Ruler of Kirman
- Reign: June/July 1295 – November 1295
- Predecessor: Padishah Khatun
- Successor: Muzaffar al-Din Mohammad

Ruler of Shiraz (disputed)
- Reign: 1319–1338
- Predecessor: Abish Khatun
- Successor: Sultan Khatun or Injuids
- Born: After 1273
- Died: 1338
- Spouse: Suyurghatmish Chupan
- Issue: Yagi Basti
- House: Borjigin (paternal line) Salghurids (maternal line) Qutluqkhanid (by marriage) Chobanids (by marriage)
- Father: Möngke Temür
- Mother: Abish Khatun

= Kurdujin Khatun =

Ilkhanid princess

Kurdujin Khatun (prior to 1273–1338) was an Ilkhanid princess who ruled Kerman from 1295 to 1296, and Shiraz from 1319 to 1338.

== Life ==
Kurdujin Khatun was born to Abish Khatun and Möngke Temür, the son of Hulagu Khan.

=== First Marriage ===
Kurdujin's marriage to Suyurgatmish of Kerman, a Khitan ruler, helped her new husband gain many allies, including Suqunjaq Noyan (governor of Iraq), Khuzestan, and Qutui Khatun, the mother of Tekuder. Suyurgatmish was confirmed as the new ruler of Kerman by Tekuder in 1282.

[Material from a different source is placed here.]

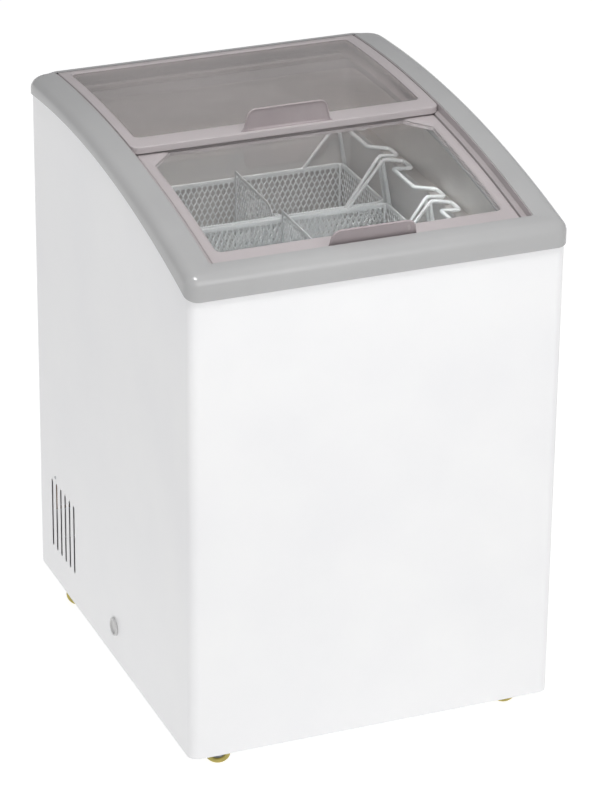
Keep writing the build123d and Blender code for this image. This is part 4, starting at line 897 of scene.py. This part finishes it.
def basket_mesh(middle):
    """Wall sheet bent round the basket, and a floor sheet clipped to its inside."""
    outline = basket_ring(middle, WALL_IN)
    around, tall = walked(outline, [0.0])[1], MESH_HIGH - MESH_LOW
    flat, faces = expanded_sheet(around, tall, wrapped=True)
    plan = walked(outline, flat[:, 0])[0]
    wall = np.column_stack([plan, MESH_LOW + np.clip(flat[:, 1], 0, tall)])
    wall_faces = without_slivers(wall, faces)
    half_x, half_y = RIM_X - FLOOR_IN, RIM_Y - FLOOR_IN
    flat, faces = expanded_sheet(2 * half_x, 2 * half_y)
    x = np.clip(flat[:, 0], 0, 2 * half_x) - half_x
    y = np.clip(flat[:, 1], 0, 2 * half_y) - half_y
    in_x, in_y = onto_arc(np.abs(x), np.abs(y), half_x, half_y, FLOOR_ROUND)
    level = np.full(len(x), MESH_LOW + FLOOR_UP)
    floor = np.column_stack([np.sign(x) * in_x, np.sign(y) * in_y + middle, level])
    floor_faces = without_slivers(floor, faces)
    return gathered([(wall, wall_faces.tolist()), (floor, floor_faces.tolist())])


for place, middle in BASKET_Y.items():
    net = piece(
        f"{place}_basket_net", basket_mesh(middle), dipped_wire, f"{place}_basket",
        [f"{place}_basket_mesh"], 60, closed=False,
    )
    gauge = net.modifiers.new("mesh_gauge", "SOLIDIFY")
    gauge.thickness, gauge.offset = MESH_SHEET * MM, 0.0
    print(place, "basket net:", len(net.data.polygons), "faces")

# %% [markdown]
# The wires are circles carried along bent lines. The hanger at each end starts at the rim, rises
# to the ledge, makes a loop out over it, runs along to the second loop and comes down again. The
# circle is set square to the line by crossing the line's direction with one fixed direction that
# it never follows, which needs no step from one ring to the next.

# %% Wires
ASIDE = np.array([0.43, 0.62, 0.66])
# A dome's two rings: how far out and how wide they are, as shares of the wire's radius
DOME_OUT, DOME_WIDE = np.array([[0.45], [0.27]]), np.array([0.35, 0.8])


def wire(line, radius, sides=14, closed=False):
    """Tube along a line: at each point two directions square to the line carry the circle.
    The ends of an open wire are domed by two smaller rings."""
    line = np.asarray(line, float)
    if closed:
        way = np.roll(line, -1, 0) - np.roll(line, 1, 0)
    else:
        way = np.gradient(line, axis=0)
    way /= np.linalg.norm(way, axis=1, keepdims=True)
    reach = np.ones(len(line))
    if not closed:
        out = radius * DOME_OUT
        line = np.vstack([line[0] - way[0] * out, line, line[-1] + way[-1] * out[::-1]])
        way = way[np.r_[0, 0, 0 : len(way), -1, -1]]
        reach = np.concatenate([DOME_WIDE, reach, DOME_WIDE[::-1]])
    first = np.cross(way, ASIDE)
    first /= np.linalg.norm(first, axis=1, keepdims=True)
    second = np.cross(way, first)
    turn = np.linspace(0, 2 * pi, sides, endpoint=False)
    circle = np.cos(turn)[:, None] * first[:, None] + np.sin(turn)[:, None] * second[:, None]
    return ringed(line[:, None] + radius * reach[:, None, None] * circle, closed)


WIRE_R, BRACE_R, FOOT_R, POST_R = 3.0, 2.6, 2.0, 1.6
LEDGE_Z, HOOK_X, HOOK_NEAR, HOOK_FAR, END_X = 706.0, 219.0, 38.0, 78.0, 200.0
HOOK_Z = LEDGE_Z + WIRE_R + 0.1
BAR_X, BAR_Z, BRACE_REACH, POST_IN = 186.0, 714.5, 55.0, 7.6
HEM_THICK, HEM_ROUND = 3.4, 1.6


def hanger(middle, end):
    """Line of one hanger wire. It leans in from the rim to the bar, and each loop slopes down
    from the bar to rest on the ledge."""
    half = [
        (END_X, -HOOK_FAR, RIM_LOW + 1),
        (BAR_X, -HOOK_FAR, BAR_Z),
        (HOOK_X, -HOOK_FAR + 3, HOOK_Z),
        (HOOK_X, -HOOK_NEAR - 6, HOOK_Z),
        (BAR_X, -HOOK_NEAR, BAR_Z),
    ]
    points = half + [(x, -y, z) for x, y, z in half[::-1]]
    rounds = [0, 4.2, 7.0, 7.0, 5.0, 5.0, 7.0, 7.0, 4.2, 0]
    line = rounded_line(np.array(points) * (end, 1, 1) + (0, middle, 0), rounds, 4, 8, False)
    return line[np.r_[True, np.linalg.norm(np.diff(line, axis=0), axis=1) > 1e-6]]


def basket_frame(middle):
    """Hemmed rim, bottom wire, hangers, braces and corner wires of one basket."""
    half, shoulder = HEM_THICK / 2, RIM_Z - HEM_ROUND
    turns = np.linspace(0.3, pi - 0.3, 7)
    hem = [(0.0, RIM_LOW), (0.0, shoulder)]
    hem += [(half - half * cos(a), shoulder + HEM_ROUND * sin(a)) for a in turns]
    hem += [(HEM_THICK, shoulder), (HEM_THICK, RIM_LOW + 2), (2.4, RIM_LOW + 1), (2.4, RIM_LOW)]
    parts = [ringed([lifted(basket_ring(middle, inset, 2), z) for inset, z in hem], True)]
    foot = lifted(basket_ring(middle, FOOT_R + 0.1, 12), BASKET_LOW + FOOT_R + 0.1)
    parts.append(wire(foot, FOOT_R, 10, True))
    for end in (-1, 1):
        parts.append(wire(hanger(middle, end), WIRE_R))
        for side in (-1, 1):
            top = (end * BAR_X, middle + side * HOOK_FAR, BAR_Z - 3)
            low = (end * (BAR_X - BRACE_REACH), middle + side * (RIM_Y - 0.6), RIM_LOW + 4)
            parts.append(wire(straight(top, low, np.linspace(0, 1, 9)), BRACE_R, 12))
            corner = (end * (RIM_X - POST_IN), middle + side * (RIM_Y - POST_IN))
            post = straight((*corner, MESH_LOW), (*corner, MESH_HIGH), np.linspace(0, 1, 5))
            parts.append(wire(post, POST_R, 10))
    return gathered(parts)


for place, middle in BASKET_Y.items():
    wires = piece(
        f"{place}_basket_wires", basket_frame(middle), dipped_wire, f"{place}_basket",
        [f"{place}_basket_frame"], 40,
    )
print("wires:", len(wires.data.polygons), "faces a basket")

# %% [markdown]
# Two baskets have a divider of the same mesh in a thin border. Its top corner at the front is
# rounded down, so that a hand doesn't catch on it, and a tab at each end slides along the rim.

# %% Dividers
DIVIDER_X = {"rear": 20.0, "middle": 28.0}
DIVIDER_HALF, DIVIDER_LOW, DIVIDER_HIGH, DIVIDER_GAUGE = 80.2, 466.0, 656.0, 1.5
DIVIDER_ROUND, DIVIDER_CORNER, DIVIDER_BORDER = 34.0, 4.0, 4.5
TAB_LONG, TAB_HALF, TAB_ROUND, EDGE = 9.0, 4.5, 1.2, 0.3
NET_OUT, NET_GAUGE = 0.25, 1.0


def thickened(net, faces, gauge):
    """A flat net made a closed shell: the net, its copy further back by the gauge, and a wall at
    every edge that only one face has."""
    count = len(net)
    edges = np.stack([faces, np.roll(faces, -1, 1)], -1).reshape(-1, 2)
    key = edges.min(1) * count + edges.max(1)
    _, index, seen = np.unique(key, return_index=True, return_counts=True)
    a, b = edges[index[seen == 1]].T
    walls = np.column_stack([b, a, a + count, b + count])
    both = np.concatenate([faces, faces[:, ::-1] + count, walls])
    return np.concatenate([net, net + (gauge, 0, 0)]), both.tolist()


def divider(middle, x):
    """Border ring, mesh clipped inside it and to the rounded corner, and two tabs."""
    rings, thick, border = [], DIVIDER_GAUGE, DIVIDER_BORDER
    section = ((EDGE, 0), (0, EDGE), (0, thick - EDGE), (EDGE, thick), (border, thick), (border, 0))
    for inset, out in section:
        half, low, high = DIVIDER_HALF - inset, DIVIDER_LOW + inset, DIVIDER_HIGH - inset
        corners = [(-half, low), (half, low), (half, high), (-half, high)]
        rounds = 3 * [DIVIDER_CORNER - inset * 0.6] + [DIVIDER_ROUND - inset]
        line = rounded_line(corners, rounds, 2, 10) + (middle, 0)
        rings.append(np.column_stack([np.full(len(line), x + out), line]))
    parts = [ringed(rings, True)]
    inset = border / 2
    half, low, high = DIVIDER_HALF - inset, DIVIDER_LOW + inset, DIVIDER_HIGH - inset
    flat, faces = expanded_sheet(2 * half, high - low)
    ahead, z = half - np.clip(flat[:, 0], 0, 2 * half), low + np.clip(flat[:, 1], 0, high - low)
    ahead, z = onto_arc(ahead, z, half, high, DIVIDER_ROUND - inset)
    net = np.column_stack([np.full(len(z), x + NET_OUT), middle - ahead, z])
    parts.append(thickened(net, without_slivers(net, faces), NET_GAUGE))
    tab = np.array([(-1, -1), (1, -1), (1, 1), (-1, 1)]) * (TAB_LONG / 2, TAB_HALF)
    for side in (-1, 1):
        tab_middle = (x + TAB_LONG / 2, middle + side * (DIVIDER_HALF - 1))
        rings = []
        for level, shrink in ((0.1, EDGE), (0.4, 0), (1.3, 0), (1.6, EDGE)):
            line = rounded_line(tab * (1 - shrink / TAB_HALF) + tab_middle, TAB_ROUND, 1, 4)
            rings.append(lifted(line, RIM_Z + level))
        parts.append(ringed(rings))
    return gathered(parts)


for place, x in DIVIDER_X.items():
    plate = piece(
        f"{place}_divider_plate", divider(BASKET_Y[place], x), dipped_wire, f"{place}_divider",
        [f"{place}_basket_divider"], 40,
    )
print("dividers:", len(plate.data.polygons), "faces each")

# %% [markdown]
# Round parts are one outline turned about an axis: the castors' tyres and hubs, the drain plug
# and the small screws that hold the rear sheets. A castor's wheel is a yellow polyurethane tyre
# on a pressed steel hub.

# %% Turned parts
SKEW = (0.13, 0.37, 0.92)


def turned(outline, centre, axis, steps=48):
    """An outline of (radius, distance along the axis) turned about the axis: each of its points
    gives one circle, laid out from a fixed direction that no axis here follows."""
    axis = np.asarray(axis, float) / np.linalg.norm(axis)
    first = np.cross(axis, SKEW)
    first /= np.linalg.norm(first)
    second = np.cross(axis, first)
    radius, out = np.asarray(outline, float).T
    turn = np.linspace(0, 2 * pi, steps, endpoint=False)
    circle = np.cos(turn)[:, None] * first + np.sin(turn)[:, None] * second
    return np.asarray(centre) + out[:, None, None] * axis + radius[:, None, None] * circle


def both_sides(half):
    """An outline from one side of a wheel, and on along the other side as its mirror image."""
    return half + [(r, -w) for r, w in half[::-1]]


WHEEL_R, WHEEL_HALF, TREAD_ROUND, TRAIL = 19.0, 8.0, 2.6, 16.0
CASTOR_TURN = radians(22.3)
CASTORS = {
    "front_left": (-242.0, -302.0, 1), "front_right": (242.0, -302.0, -1),
    "rear_left": (-242.0, 205.0, -1), "rear_right": (242.0, 205.0, 1),
}
tread = [
    (WHEEL_R - TREAD_ROUND * (1 - cos(a)), WHEEL_HALF - TREAD_ROUND * (1 - sin(a)))
    for a in np.linspace(pi / 2, 0.08, 6)
]
tyre = both_sides([(11.4, 4.6), (11.8, 6.6), (12.6, 7.6), (14.0, WHEEL_HALF)] + tread)
hub = [(3.1, 6.0), (3.4, 7.2), (5.6, 7.2), (6.2, 6.6), (6.8, 4.0), (9.0, 3.4), (11.0, 4.6)]
hub = both_sides(hub + [(11.7, 5.4)])
for place, (x, y, way) in CASTORS.items():
    ahead = np.array([cos(CASTOR_TURN), -sin(CASTOR_TURN), 0]) * way
    axle = np.array([ahead[1], -ahead[0], 0])
    middle = np.array([x, y, WHEEL_R]) + TRAIL * ahead
    body = f"{place}_wheel"
    tyre_shell = ringed(turned(tyre, middle, axle), True)
    piece(
        f"{place}_tyre", tyre_shell, tyre_finish, body,
        [f"{place}_castor_wheel"], 40,
    )
    hub_shell = ringed(turned(hub, middle, axle, 36), True)
    piece(f"{place}_hub", hub_shell, plated, body, (), 30)
plug_line = [(0.6, -13.9), (5.6, -13.9), (6.2, -13.3), (6.2, 0.0), (13.3, 0.0), (13.9, 0.6)]
plug_line += [(13.9, 2.6), (13.3, 3.4), (12.4, 3.6), (11.6, 3.4), (11.0, 2.6), (10.6, 1.2)]
plug_line += [(9.8, 0.9), (0.6, 0.9)]
plug_place = (-HALF_X - 0.1, plug_lines[1], plug_middle)
plug_shell = ringed(turned(plug_line, plug_place, (-1, 0, 0)))
piece("drain_cap", plug_shell, drain_white, "drain_plug", ["drain_plug"], 40)
RIVET_Y, RIVET_Z = 245.0, 204.0
rivet_line = [(2.6, -0.4), (2.6, 0.1), (2.3, 0.7), (1.6, 0.95), (1.2, 0.9), (1.0, -0.3)]
rivet_line += [(0.2, -0.35)]
rivets = [
    ringed(turned(rivet_line, (side * HALF_X, RIVET_Y, RIVET_Z), (side, 0, 0), 24))
    for side in (-1, 1)
]
piece("bay_rivets", gathered(rivets), plated, "cabinet", (), 40)
print("wheels:", len(CASTORS), "and a drain plug, rivets:", len(rivets))

# %% Screws at the rear
SCREW_R, SCREW_TALL, SCREW_SUNK = 3.6, 1.9, 0.4
RECESS_DEEP, RECESS_HALF, RECESS_SLOPE = 1.0, 0.45, 0.25
RECESS_END, END_SLOPE = 0.52, 0.08


def screw_head(x, y, z, turn_by):
    """Pan head as a height over a polar grid: a flattened dome, less a cross-shaped recess that
    ends at half the radius. The recess is turned by its own angle, as screws come to rest."""
    share = np.concatenate([[0.02], np.linspace(0.08, 0.6, 9), [0.72, 0.84, 0.92, 0.98, 1, 1]])
    share = share[:, None]
    turn = np.linspace(0, 2 * pi, 48, endpoint=False)
    radius = SCREW_R * share * np.ones_like(turn)
    off_arm = radius * np.minimum(*np.abs([np.sin(turn - turn_by), np.cos(turn - turn_by)]))
    sink = np.clip((RECESS_HALF + RECESS_SLOPE - off_arm) / RECESS_SLOPE, 0, 1)
    sink *= np.clip((RECESS_END - share) / END_SLOPE, 0, 1)
    height = SCREW_TALL * (1 - share**4) ** 0.5 - RECESS_DEEP * sink
    height[-1] = -SCREW_SUNK
    return ringed(np.stack([x + radius * np.cos(turn), y + height, z + radius * np.sin(turn)], -1))


# The cover has eight screws round its edge, and the wrap's turned-in edges have four each
cover_holes = [(x, z) for z in (48, 133, 218) for x in (-238, 0, 238) if (x, z) != (0, 133)]
screws = [screw_head(x, HALF_Y + 1.2, z, 0.7 * i) for i, (x, z) in enumerate(cover_holes)]
for i, z in enumerate((262, 396, 530, 664)):
    screws.append(screw_head(-243, HALF_Y, z, 0.5 + 0.9 * i))
    screws.append(screw_head(243, HALF_Y, z, 0.2 + 1.1 * i))
piece("rear_screws", gathered(screws), plated, "cabinet", (), 50)
print("screws:", len(screws))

Kurdujin further extended her influence when she inherited her mother's estate in 1286. However, after Gaykhatu's coronation, the political climate suddenly changed, and Padishah Khatun, who became the ruler of Kerman, imprisoned Suyurgatmish. Kurdujin helped her husband to escape, but he was captured and executed on August 21, 1294.

=== Struggle against Padishah Khatun ===
Kurdujin Khatun got revenge when Baydu, the son-in-law of Suyurgatmish, ascended to the throne. Baydu demanded that Padishah Khatun come to his coronation ceremony. After gathering allies, Kurdujin invaded Kerman and besieged the city. Around the same time, some of Padishah Khatun's emirs changed loyalties to Kurdujin. These included Emir Timur, Emir Shadi, Emir Mubarek, and her nephew, Nasrat al-Din Yulukshah.

Padishah Khatun finally surrendered the city and sent the keys to Kurdujin. Padishah was imprisoned and later accused of treason. Kurdujin Khatun obtained the order to execute Padishah Khatun from Baydu, thanks to her stepdaughter, Shah Alam. Padishah was executed near Kushk-e Zar in June or July 1295.

After her victorious entrance, Kurdujin Khatun ruled Kerman briefly in 1295. However, she was soon replaced by Muzaffar al-Din Mohammad, Muzaffar al-Din Hajjaj's son, in 1295, on order of Ghazan, the new Ilkhan.

=== Later life ===
Khatun lived in Shiraz for some time. She gave refuge to her stepson Qutb al-Din Shah Jahan in 1306, when he was deprived of ruling Kerman by Öljeitü.

In 1319, she ruled Shiraz in her own right on the order of Abu Said, but the rule was limited to the city and symbolic. She is sometimes listed as the 11th ruler of the Salghurids. While a descendant of the Salghurids was still nominal ruler in Fars, Mahmud of the Injuids controlled Fars. The death of Kurdujin is said to have occurred in c. 1338.

After Kurdujin's death, her niece Sultan Khatun succeeded her in Shiraz. However, it is unlikely that this information is accurate.

== Marriages ==
Khatun married 4 times in her life:

1. Suyurgatmish (ended in 1294): Ruler of Kerman
2. Amir Taj al-Din Satilmish, formerly a supporter of Kutlugh Turkan.
3. Toghai, a basqaq who was Satilmish's nephew, arrived at Fars in 1320.
4. Amir Chupan (died in 1327), with whom she had three sons:
  - Siukshah
  - Yagi Basti
  - Nowruz

Abu Said promised to marry her to Ghiyath-uddin ibn Rukn-uddin, the Kartid ruler of Herat, but Baghdad Khatun prevented this move.

== Legacy ==
She was mentioned in the works of the historian Wassaf, who praised her for being charitable. She also founded the Madrasa-i Shahi (Royal College) in Shiraz.